My First Experience of Researching ASD

A new semester begins! One exciting thing is that I join the lab of Professor Zhao in my department, whose academic interest includes SLA, bilingual literacy development, and EFL teacher professional development. Recently, the lab has been focusing on literacy development of children with autism spectrum disorder (ASD) in the Greater Bay Area. Therefore, yesterday some team members and I went to Guangzhou Xinyou Social Service Association to collect data.

It was my first time that I had got in touch with children with ASD. I once learned about ASD in class yet still did not have a clear idea of how these children actually behave in everyday life. We planned to conduct eight tests to examine their non-verbal IQ, receptive vocabulary, phonological awareness, listening comprehension, and Chinese character recognition and so on.

The first kid I tested was a four-year-old boy called Yuanyuan. He surprised me because he performed strikingly well in all tests and even complained to me that they were so easy and thus tedious. Based on my observation, he acted relatively normally when communicating and did not demonstrate any repetitive behaviors. Afterwards, we talked to his father who considers Yuanyuan as incapable of empathizing with others. Certainly, not to our surprise, he said Yuanyuan started to receive regular and intense intervention since one and a half years old, which partially made his unexpected test results understandable.

Shengsheng, the second participant, however, stood in stark contrast with Yuanyuan. He did not respond to any of our questions, which we attributed to communicative difficulties in the beginning whereas soon we found out that being five years old, he has no language at all. He can only make several simplest sounds, “a”, “i”. He cannot understand some most basic instruction, such as “sit down”, “bye bye”, and “shake hands.” He ran and jumped all the time without paying attention to any toy or snacks in the room. We then asked his mother for more about his situation. She told us Shengsheng was taken to hospital and was diagnosed with ASD at three, which seemed rather late compared with Yuanyuan. More surprisingly, she said Shengsheng underwent language regression, which I had not heard about before. Back home I searched online and got to know there is an academic debate that regression is on a spectrum like autism itself or it is only confined to a subtype of children with autism. I need to further probe into it for a deeper understanding.
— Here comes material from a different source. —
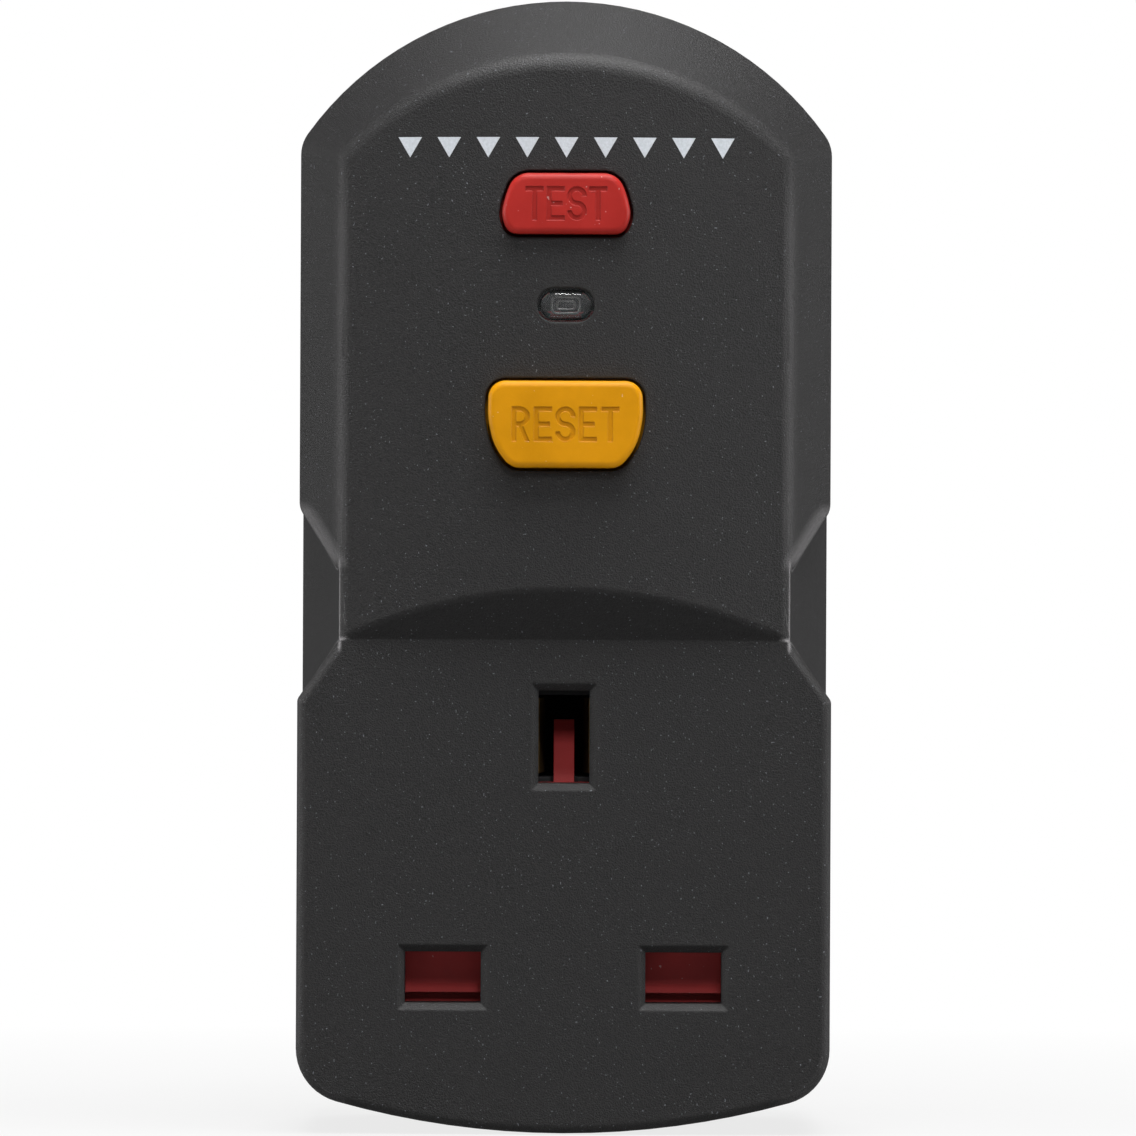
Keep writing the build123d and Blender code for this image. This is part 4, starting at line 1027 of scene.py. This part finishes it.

The third kid, the five-year-old Xianxian, was between Yuanyuan and Shengsheng. He could follow instruction to complete some tests yet he did not communicate with us. He kept laughing and screamed suddenly sometimes. His echolalia behavior was particularly obvious. Another thing is, although he is not able to have natural conversation, perhaps he has actually worked out a way to “convey” his need and feelings to close family members. At a point during the test, he shouted out sounds like “a, si” that we did not understand. Whereas his mother, waiting outside the door, rushed in immediately and explained that this meant he wanted to go to toilet. To be frank, that moment touched me for reasons I could not specify yet a prevailing saying occurred to me, “They with ASD seem incompatible with our world, but they have their own little world.”

We spent four hours on having all work done, and it turned out to be far more arduous than we had imagined. It was difficult for most children to concentrate and they could be easily distracted by things such as the bottle or the pencil on the desk. Some of them are also diagnosed with attention deficit and hyperactivity disorder (ADHD). Consequently, it is really likely that test results are in fact worse than their actual abilities. To be specific, in the listening comprehension test, Xianxian lost patience very soon and seemed to start pointing one of four options in an item completely randomly. He even chose an option before we finished reading out the question. We did great lengths to help him calm down and concentrate whereas it did not work in most cases. In addition, the test examining phonological awareness is definitely in need of adjustment because the majority of children failed to understand the instruction and gave no response.

I think of an old Chinese saying to summarize what I learned from yesterday’s experience. “We have to read ten thousand books and travel ten thousand miles as well.” It reveals the relationship between theory and practice. Taking notes in class and reading reference books once made me under the illusion that I was adequately familiar with some topics. Whereas after a reality check my insight into them is neither comprehensive nor profound, just as another Chinese idiom tells, “observing a leopard through a tube.” At the same time, my knowledge of them is merely stored in my mind, dormant like a bear hibernating. It is by participating in research or other practices that allows me to activate the “bear” and realize that the tube is more a hindrance than a help to capturing the whole picture of the leopard. In this way, a sense of anticipation comes to me that with Professor Zhao and other team members, I am on the way of learning further, doing better, and contributing more.